Een huisdier is een geweldige steun voor opgroeiende kinderen. Het is een super speelkameraadje en geeft je kind meer verantwoordelijkheidszin en zelfvertrouwen. Maar je adopteert niet zomaar een gezelschapsdier. Je moet wel enkele voorzorgsmaatregelen in acht nemen. Zul je bijvoorbeeld veel dierenharen moeten opvegen? Kun je de dieren mee op reis nemen? Met onze tips weet je precies welk huisdier te kiezen voor jouw gezinnetje.

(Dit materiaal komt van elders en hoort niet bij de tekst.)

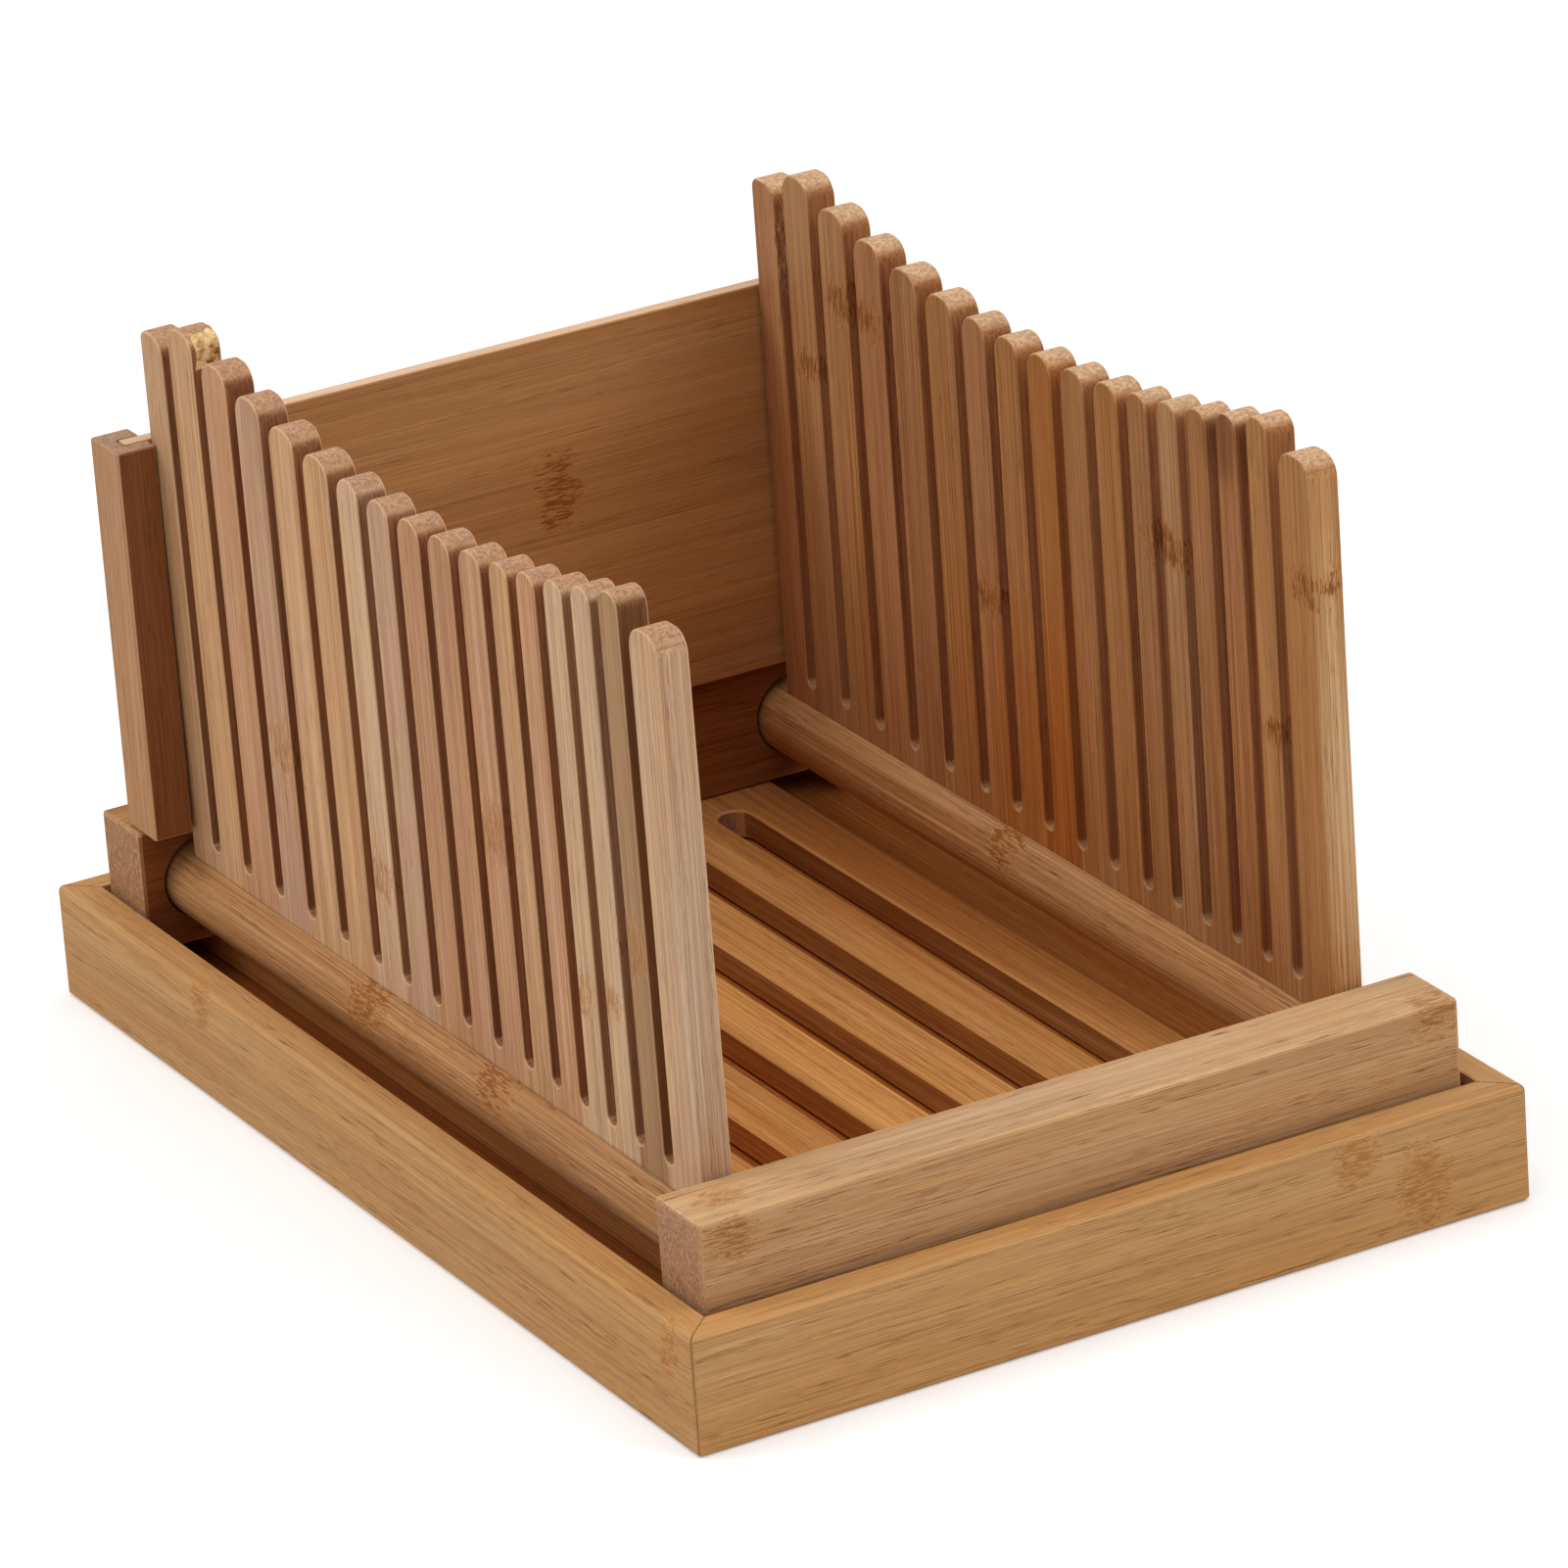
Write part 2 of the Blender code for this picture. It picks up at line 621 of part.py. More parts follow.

Kinderartsen zijn er unaniem over: alle kinderen die met een dier zijn opgegroeid zijn socialer en weten hun woede beter onder controle te houden. Een gezelschapsdier in huis halen is dus geen onbelangrijke beslissing. Spelen met een dier bevordert de psychomotorische ontwikkeling van kleuters en hun contact met de omgeving
Een kind van 6 maanden heeft niet veel aan de aanwezigheid van een dier. Het is trouwens beter geen onnodige risico's te nemen. Wacht tot je baby minstens 15 maanden oud is. Op die leeftijd leert je kind lopen, wordt het zindelijk, begint het te spelen … op hetzelfde moment als zijn vriendje op vier poten! Zo groeien kind en dier samen op en zullen ze een hechte band opbouwen.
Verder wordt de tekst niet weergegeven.